I have torn up service.kodi.tts in my refactoring so that only a couple of the voices work at the moment, and it is buggy, but works good enough for my needs.
The three major areas that need work are:
Voicing Engines
From what I can tell from my shallow survey of the technologies/options there are basically three types of voicing engines:
Old technology, widely available, free voicing engines providing more or less the same capabilities. The voicing engines here include espeak, festival, flite, etc.
Accessing more sophisticated voicing engines, either embedded with the O/S (windows) or from a commercial library (not free). Engines here include jaws and what Windows supplies
The third category are voicing engines which are remote. Some providers offer a limited number of free translations per month. Some have fairly restrictive terms and conditions on the produced voice, while others are less so. Engines here include ResponsiveVoice, Google and Amazon.
I tend to think that less effort should be put into supporting the older technology engines. I will pick two (probably espeak and festival) and ignore the rest for now.
I haven't done anything for the second category of sophisticated voicing engine libraries, nor speechd.
At least for Linux, it seems that the third category of voicing engines (remote) is the way to go for now. The biggest issues I see here are: 1- Licensing/Cost 2- Api restrictions or quirks 3- The need to cache the translated voicings (otherwise the delays will be maddening)

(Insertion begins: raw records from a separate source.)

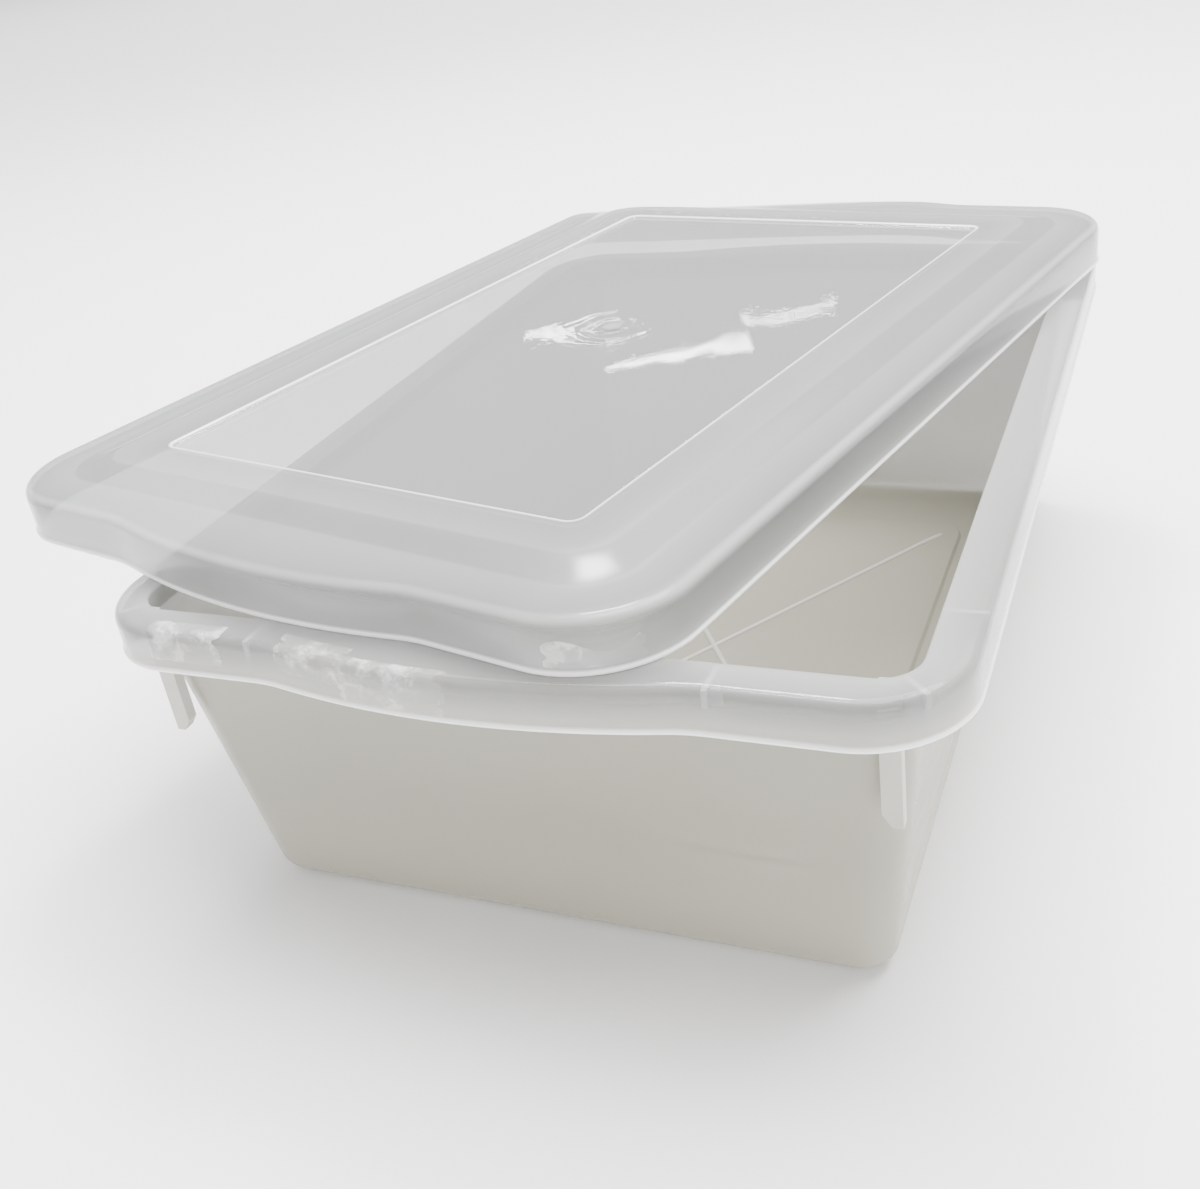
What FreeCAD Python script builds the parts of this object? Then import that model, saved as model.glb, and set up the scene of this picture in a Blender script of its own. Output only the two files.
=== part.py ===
import FreeCAD, Part
import math
import os
import Sketcher

# Shoe box of two polypropylene mouldings: an open tub and a loose lid that lies askew on its rim.
# Origin: centre of the tub's base on the surface it stands on. X is the short side, Y the long
# side, Z up. All sizes are in millimetres.

Vector = FreeCAD.Vector
Rotation = FreeCAD.Rotation
Z_AXIS = Vector(0, 0, 1)

LEAN = "(sheet.base_inset - sheet.opening_inset + sheet.wall) / sheet.rim_height"
CORNERS = (
    ("rear_right", 1, 1),
    ("front_right", 1, -1),
    ("rear_left", -1, 1),
    ("front_left", -1, -1),
)
FLAT = 0.01

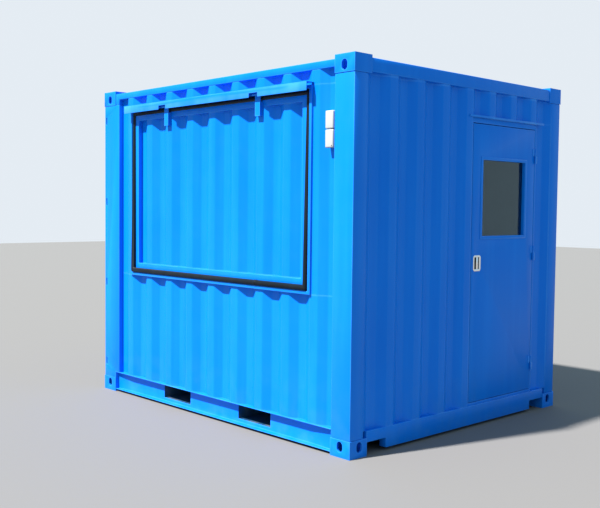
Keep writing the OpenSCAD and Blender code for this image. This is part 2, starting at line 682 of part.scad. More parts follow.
module door_pane() color([0.62, 0.7, 0.78, 0.5])
    box([face_x - glass_set - glass_t, pane_y - pane_w / 2 + bead_w - 8, pane_z + bead_w - 8],
        [face_x - glass_set, pane_y + pane_w / 2 - bead_w + 8, pane_z + pane_h - bead_w + 8]);

// Plate with a cup sunk into the leaf and an upright grip bar across it
module door_lock() color([0.8, 0.82, 0.84]) union() {
    difference() {
        union() {
            box([face_x, lock_y - lock_w / 2, lock_z - lock_h / 2], [face_x + lock_t, lock_y + lock_w / 2, lock_z + lock_h / 2]);
            box([face_x - cup_d, lock_y - lock_w / 2 + 12, lock_z - lock_h / 2 + 14], [face_x + e, lock_y + lock_w / 2 - 12, lock_z + lock_h / 2 - 14]);
        }
        box([face_x - cup_d + 2, lock_y - lock_w / 2 + 15, lock_z - lock_h / 2 + 17], [face_x + lock_t + e, lock_y + lock_w / 2 - 15, lock_z + lock_h / 2 - 17]);
    }
    translate([face_x - grip_r + 2, lock_y, lock_z - lock_h / 2 + 16]) cylinder(h = lock_h - 32, r = grip_r);
}

// A framed leaf with a ribbed panel, its ribs level
module cargo_leaf() {
    a = [-hl + cargo_set, cargo_gap / 2];
    b = [-hl + cargo_set + cargo_t, cargo_y - cargo_gap];
    h = (cargo_z1 - cargo_z0 - 2 * cargo_bar) / 5;
    difference() {
        box([a[0], a[1], cargo_z0], [b[0], b[1], cargo_z1]);
        for (k = [0 : 4]) box([a[0] - e, a[1] + cargo_bar, cargo_z0 + cargo_bar + k * h + 30],
            [b[0] - 6, b[1] - cargo_bar, cargo_z0 + cargo_bar + (k + 1) * h - 30]);
    }
}

module cargo_doors() color(blue) both_sides() cargo_leaf();

module cargo_door_seals() color([0.03, 0.03, 0.04]) both_sides() difference() {
    box([-hl + cargo_set + 4, 0.5, cargo_z0 - cargo_gap], [-hl + cargo_set + 24, cargo_y, cargo_z1 + cargo_gap]);
    box([-hl, cargo_gap / 2, cargo_z0], [0, cargo_y - cargo_gap, cargo_z1]);
}

module cargo_hinges() color(blue) both_sides() for (z = blade_z) union() {
    box([-hl + cargo_set - 6, cargo_y - blade_l, z - blade_h / 2], [-hl + cargo_set, cargo_y - 1, z + blade_h / 2]);
    translate([-hl + cargo_set - 9, cargo_y - 9, z - blade_h / 2 - 15]) cylinder(h = blade_h + 30, r = cargo_knuckle_r);
    box([-hl + cargo_set - 13, cargo_y - 9, z - blade_h / 2 - 15], [-hl + cargo_set - 5, cargo_y, z - blade_h / 2 - 3]);
    box([-hl + cargo_set - 13, cargo_y - 9, z + blade_h / 2 + 3], [-hl + cargo_set - 5, cargo_y, z + blade_h / 2 + 15]);
}

corner_fittings_bottom();
corner_fittings_top();
posts_door_end();
posts_cargo_end();
rail_bottom_hatch_side();
rail_bottom_back_side();
rails_top();
sill_door_end();
sill_cargo_end();
header_door_end();
header_cargo_end();
cross_members();
fork_tunnels();
floor();
roof_sheet();
wall_hatch_below();
wall_hatch_left();
wall_hatch_right();
wall_hatch_above();
wall_back();
wall_end_left();
wall_end_over_door();
wall_end_right();
lining_hatch_side();
lining_back();
lining_door_end();
lining_ceiling();
hatch_frame();
hatch_gutter();
hatch_hinge_ears();
hatch_flap_frame();
hatch_flap_sheet();
hatch_flap_skin();
hatch_flap_seal();
hatch_straps();
service_covers();
door_frame();
door_drip_rail();
door_hinges_fixed();
door_leaf();
door_hinges_leaf();
door_window_frame();
door_pane();
door_lock();
cargo_doors();
cargo_door_seals();
cargo_hinges();
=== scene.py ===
import math

import bpy
from mathutils import Matrix, Vector


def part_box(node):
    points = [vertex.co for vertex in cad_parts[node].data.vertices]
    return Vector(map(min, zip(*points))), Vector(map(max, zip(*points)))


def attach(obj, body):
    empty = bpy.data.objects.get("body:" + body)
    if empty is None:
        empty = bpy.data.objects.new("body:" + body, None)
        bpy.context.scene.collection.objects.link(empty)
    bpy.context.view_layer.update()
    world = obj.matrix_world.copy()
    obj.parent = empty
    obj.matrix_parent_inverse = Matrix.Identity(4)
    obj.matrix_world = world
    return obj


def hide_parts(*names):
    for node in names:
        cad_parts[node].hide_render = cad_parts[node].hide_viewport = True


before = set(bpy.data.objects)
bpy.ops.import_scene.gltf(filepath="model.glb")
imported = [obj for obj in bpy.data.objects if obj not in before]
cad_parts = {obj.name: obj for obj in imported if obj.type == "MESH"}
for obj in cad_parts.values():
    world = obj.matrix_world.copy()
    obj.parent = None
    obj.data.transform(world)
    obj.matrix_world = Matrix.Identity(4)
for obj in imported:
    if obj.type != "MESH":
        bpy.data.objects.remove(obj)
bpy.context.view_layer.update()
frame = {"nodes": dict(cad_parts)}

# ---------------------------------------------------------------- the yard and the view
# A pale plain floor under the container, a soft sun from the hatch side, a bluish sky to
# fill the shaded end, and the camera standing off the corner between hatch and door.
bpy.context.scene.view_settings.view_transform = "Standard"
yaw, pitch, roll = math.radians(136.797), math.radians(-3.0), math.radians(0.61)
ahead = Vector((math.cos(yaw) * math.cos(pitch), math.sin(yaw) * math.cos(pitch), math.sin(pitch)))
level = Vector((math.sin(yaw), -math.cos(yaw), 0))
above = level.cross(ahead)
right = math.cos(roll) * level + math.sin(roll) * above
upward = math.cos(roll) * above - math.sin(roll) * level
lens = bpy.data.cameras.new("corner_view")
lens.lens = 880.08 / 600 * 36
lens.clip_end = 200
camera = bpy.data.objects.new("corner_view", lens)
bpy.context.scene.collection.objects.link(camera)
camera.matrix_world = Matrix.Translation((5.3139, -5.2587, 1.6111)) @ Matrix(
    (right, upward, -ahead)).transposed().to_4x4()
bpy.context.scene.camera = camera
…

I have spent most of my effort getting ResponsiveVoice to work. ResponsiveVoice works fairly well, at least for English. Each free account can translate up to 1 million characters per month. You may hit the limit in the first month, but before too long this should not be an issue (with caching).
How to Give Feedback
For now, please either send me a note or open an issue. We can use the issues as a forum for discussion (at least for now). I need to know what direction(s) I should head. I suspect the highest priority is to band-aid what I have and release it. It has been very, very long since any TTS has worked on Kodi.